CHALLENGE:
Go through the listing and copy every line word for word.

DATA SECTION:

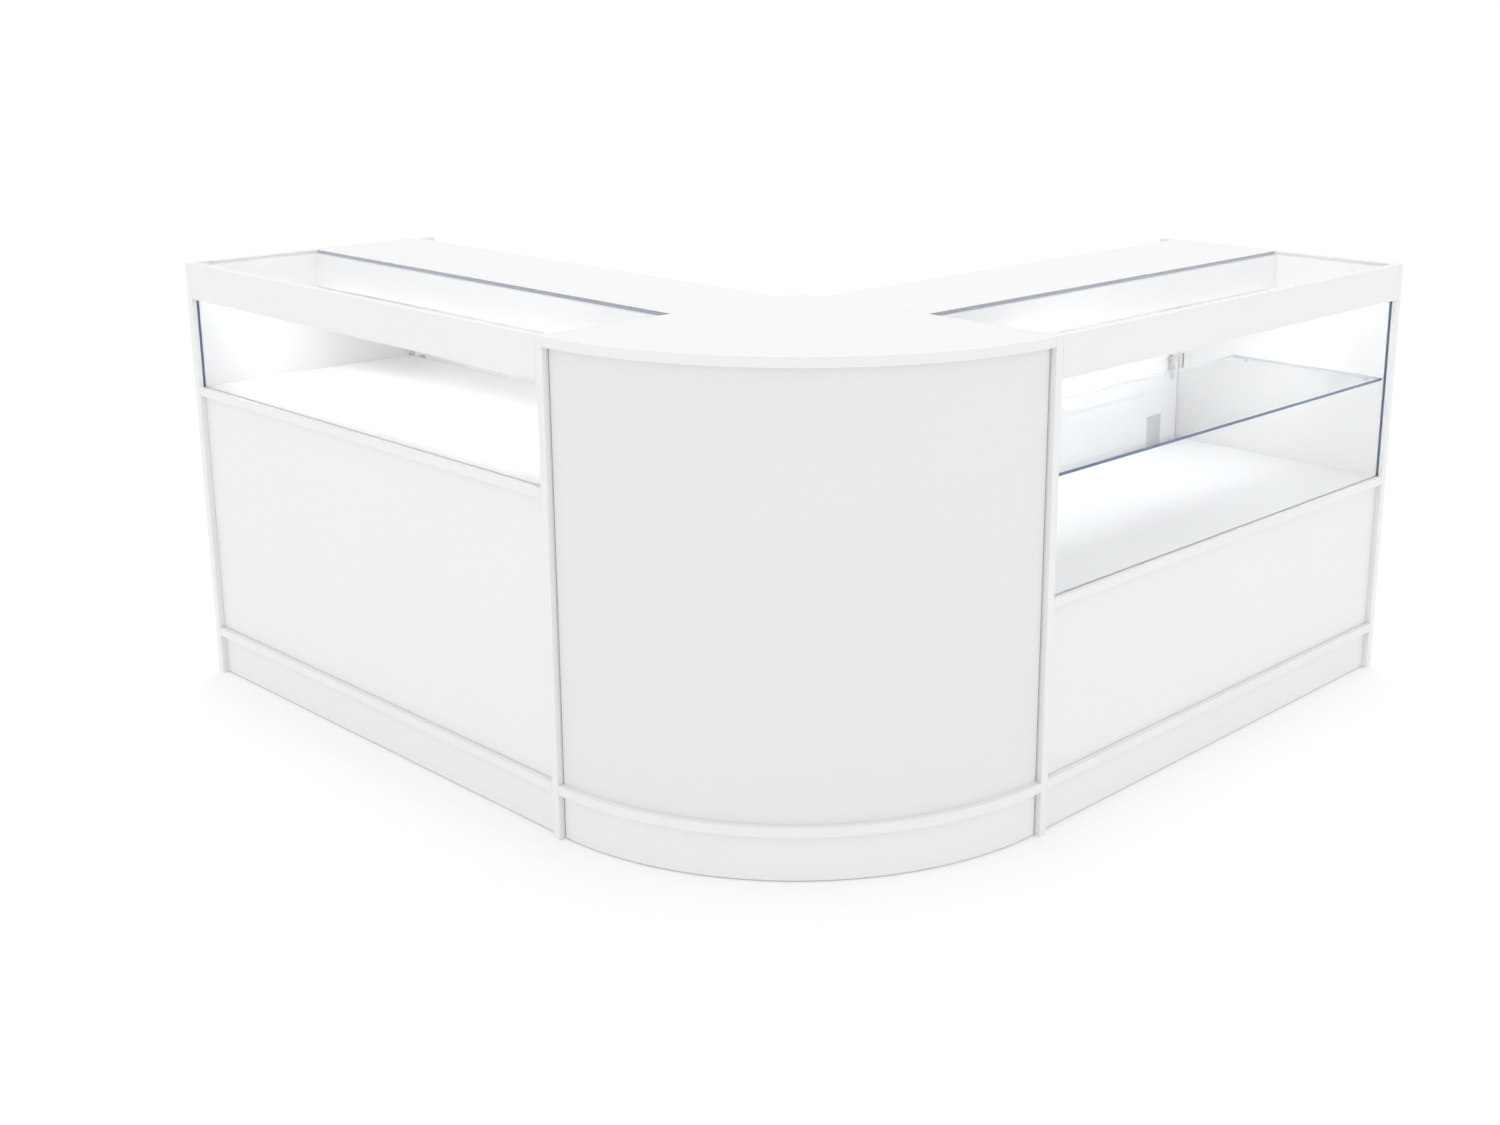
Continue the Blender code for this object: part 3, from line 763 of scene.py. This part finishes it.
def join_rings(bm, rings, material):
    """Joins each ring of vertices to the next. A ring of one vertex is a point."""
    for first, second in zip(rings, rings[1:]):
        count = max(len(first), len(second))
        for step in range(count):
            following = (step + 1) % count
            corners = [
                first[step % len(first)],
                first[following % len(first)],
                second[following % len(second)],
                second[step % len(second)],
            ]
            face = bm.faces.new(list(dict.fromkeys(corners)))
            face.material_index = material


def add_capped(bm, outlines):
    """Adds a closed shape through outlines of equal length, with its two ends filled."""
    rings = [[bm.verts.new(point) for point in outline] for outline in outlines]
    join_rings(bm, rings, 0)
    bm.faces.new(rings[0])
    bm.faces.new(rings[-1])


def half_turns(steps):
    """The angles that part half a turn into equal steps."""
    return [math.pi * step / steps for step in range(steps + 1)]


def hexagon(across_flats):
    """The radius of a hexagon as a function of the turn."""
    third = math.pi / 3
    return lambda turn: across_flats / 2 / math.cos(turn % third - third / 2)


def rounded_rectangle(width, height, radius, steps=8):
    """The outline of a rectangle with rounded corners, each in the given number of steps."""
    points = []
    for quarter, (right, up) in enumerate(((1, 1), (-1, 1), (-1, -1), (1, -1))):
        for step in range(steps + 1):
            turn = math.pi / 2 * (quarter + step / steps)
            across = right * (width / 2 - radius) + radius * math.cos(turn)
            points.append((across, up * (height / 2 - radius) + radius * math.sin(turn)))
    return points


# ---------------------------------------------------------------- fittings


def add_extrusion(node, metal):
    """An aluminium section with its long edges eased."""
    low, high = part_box(node)
    long_axis = max(range(3), key=lambda axis: high[axis] - low[axis])
    bm = mesh_of(node)
    long_edges = [
        edge
        for edge in bm.edges
        if abs((edge.verts[1].co - edge.verts[0].co).normalized()[long_axis]) > PARALLEL
        and edge.calc_face_angle() > CORNER_ANGLE
    ]
    round_edges(bm, long_edges, METAL_RADIUS, METAL_STEPS)
    return make_piece(bm, f"{node}_section", (metal,), [node])


def add_diffuser(wing):
    """The opal lens in the mouth of the light channel, bowed a little on its underside."""
    lengths, depths, heights = wing.box("light_diffuser")
    half = (depths[1] - depths[0]) / 2
    rise = LENS_BOW * (heights[1] - heights[0])
    turns = half_turns(LENS_STEPS)
    bow = [
        (middle(depths) - half * math.cos(turn), heights[0] + rise * (1 - math.sin(turn)))
        for turn in turns
    ]
    outline = [(depths[0], heights[1])] + bow + [(depths[1], heights[1])]
    bm = bmesh.new()
    add_capped(bm, [[(length, *point) for point in outline] for length in lengths])
    name = f"{wing.name}_light_diffuser"
    make_piece(bm, f"{name}_lens", ("opal",), [name], place=wing.place)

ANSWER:
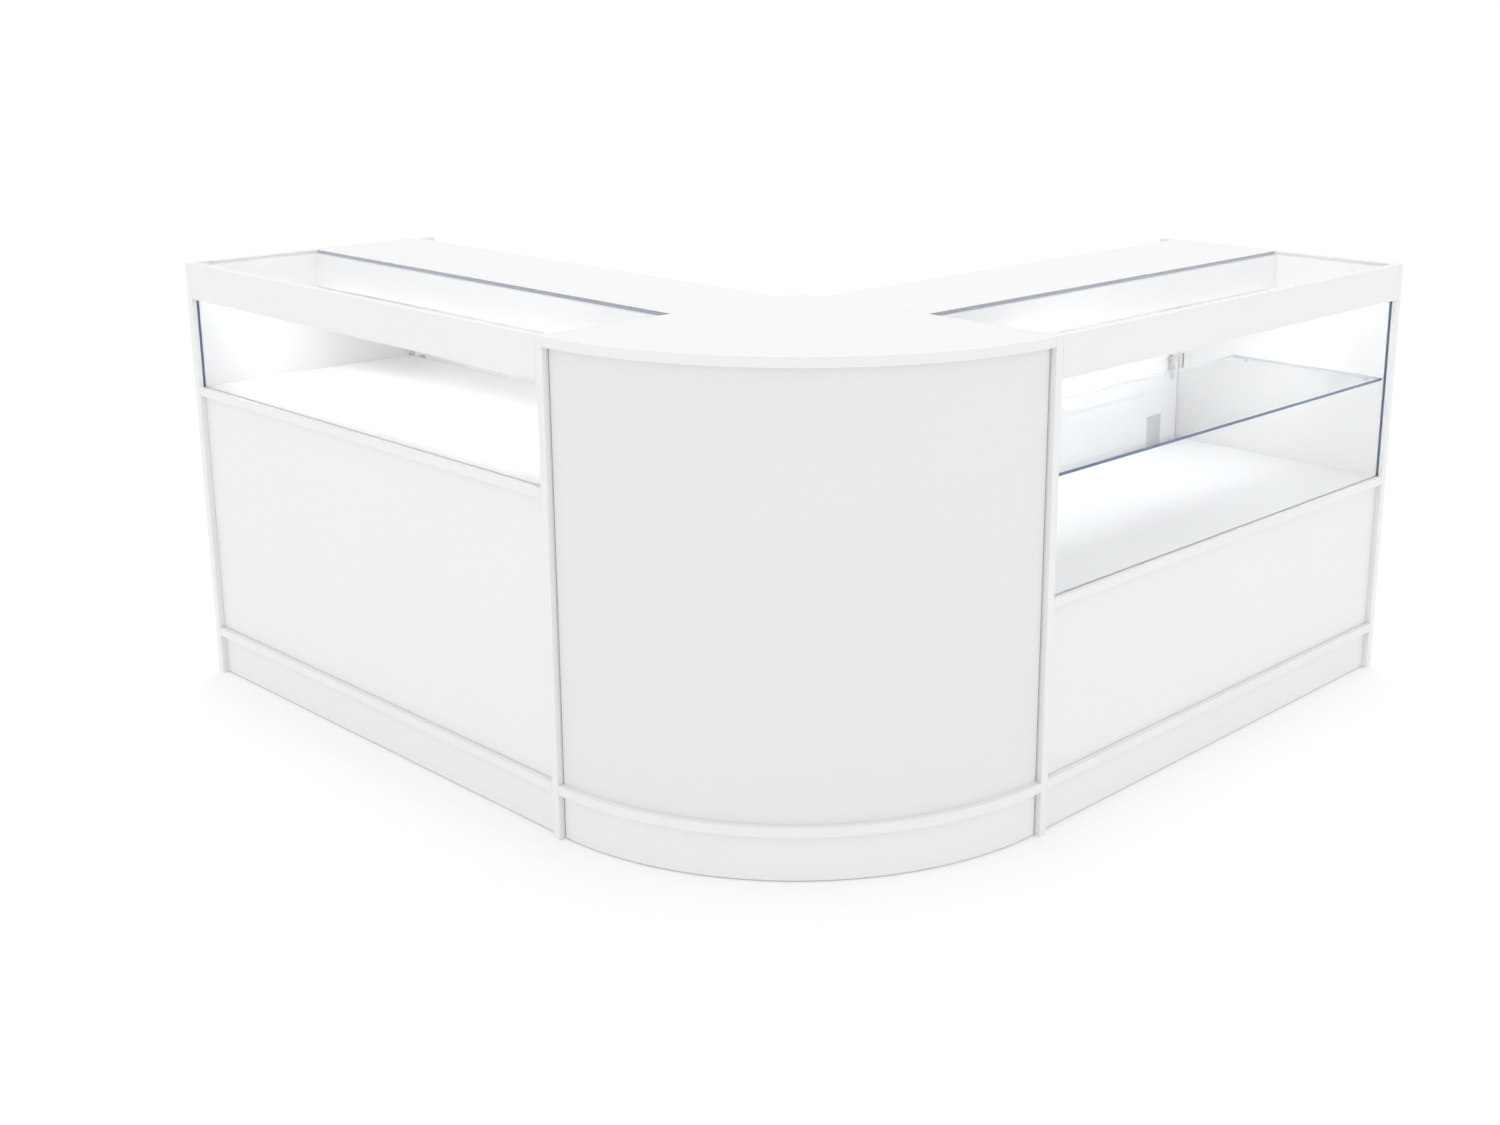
Continue the Blender code for this object: part 3, from line 763 of scene.py. This part finishes it.
def join_rings(bm, rings, material):
    """Joins each ring of vertices to the next. A ring of one vertex is a point."""
    for first, second in zip(rings, rings[1:]):
        count = max(len(first), len(second))
        for step in range(count):
            following = (step + 1) % count
            corners = [
                first[step % len(first)],
                first[following % len(first)],
                second[following % len(second)],
                second[step % len(second)],
            ]
            face = bm.faces.new(list(dict.fromkeys(corners)))
            face.material_index = material


def add_capped(bm, outlines):
    """Adds a closed shape through outlines of equal length, with its two ends filled."""
    rings = [[bm.verts.new(point) for point in outline] for outline in outlines]
    join_rings(bm, rings, 0)
    bm.faces.new(rings[0])
    bm.faces.new(rings[-1])


def half_turns(steps):
    """The angles that part half a turn into equal steps."""
    return [math.pi * step / steps for step in range(steps + 1)]


def hexagon(across_flats):
    """The radius of a hexagon as a function of the turn."""
    third = math.pi / 3
    return lambda turn: across_flats / 2 / math.cos(turn % third - third / 2)


def rounded_rectangle(width, height, radius, steps=8):
    """The outline of a rectangle with rounded corners, each in the given number of steps."""
    points = []
    for quarter, (right, up) in enumerate(((1, 1), (-1, 1), (-1, -1), (1, -1))):
        for step in range(steps + 1):
            turn = math.pi / 2 * (quarter + step / steps)
            across = right * (width / 2 - radius) + radius * math.cos(turn)
            points.append((across, up * (height / 2 - radius) + radius * math.sin(turn)))
    return points


# ---------------------------------------------------------------- fittings


def add_extrusion(node, metal):
    """An aluminium section with its long edges eased."""
    low, high = part_box(node)
    long_axis = max(range(3), key=lambda axis: high[axis] - low[axis])
    bm = mesh_of(node)
    long_edges = [
        edge
        for edge in bm.edges
        if abs((edge.verts[1].co - edge.verts[0].co).normalized()[long_axis]) > PARALLEL
        and edge.calc_face_angle() > CORNER_ANGLE
    ]
    round_edges(bm, long_edges, METAL_RADIUS, METAL_STEPS)
    return make_piece(bm, f"{node}_section", (metal,), [node])


def add_diffuser(wing):
    """The opal lens in the mouth of the light channel, bowed a little on its underside."""
    lengths, depths, heights = wing.box("light_diffuser")
    half = (depths[1] - depths[0]) / 2
    rise = LENS_BOW * (heights[1] - heights[0])
    turns = half_turns(LENS_STEPS)
    bow = [
        (middle(depths) - half * math.cos(turn), heights[0] + rise * (1 - math.sin(turn)))
        for turn in turns
    ]
    outline = [(depths[0], heights[1])] + bow + [(depths[1], heights[1])]
    bm = bmesh.new()
    add_capped(bm, [[(length, *point) for point in outline] for length in lengths])
    name = f"{wing.name}_light_diffuser"
    make_piece(bm, f"{name}_lens", ("opal",), [name], place=wing.place)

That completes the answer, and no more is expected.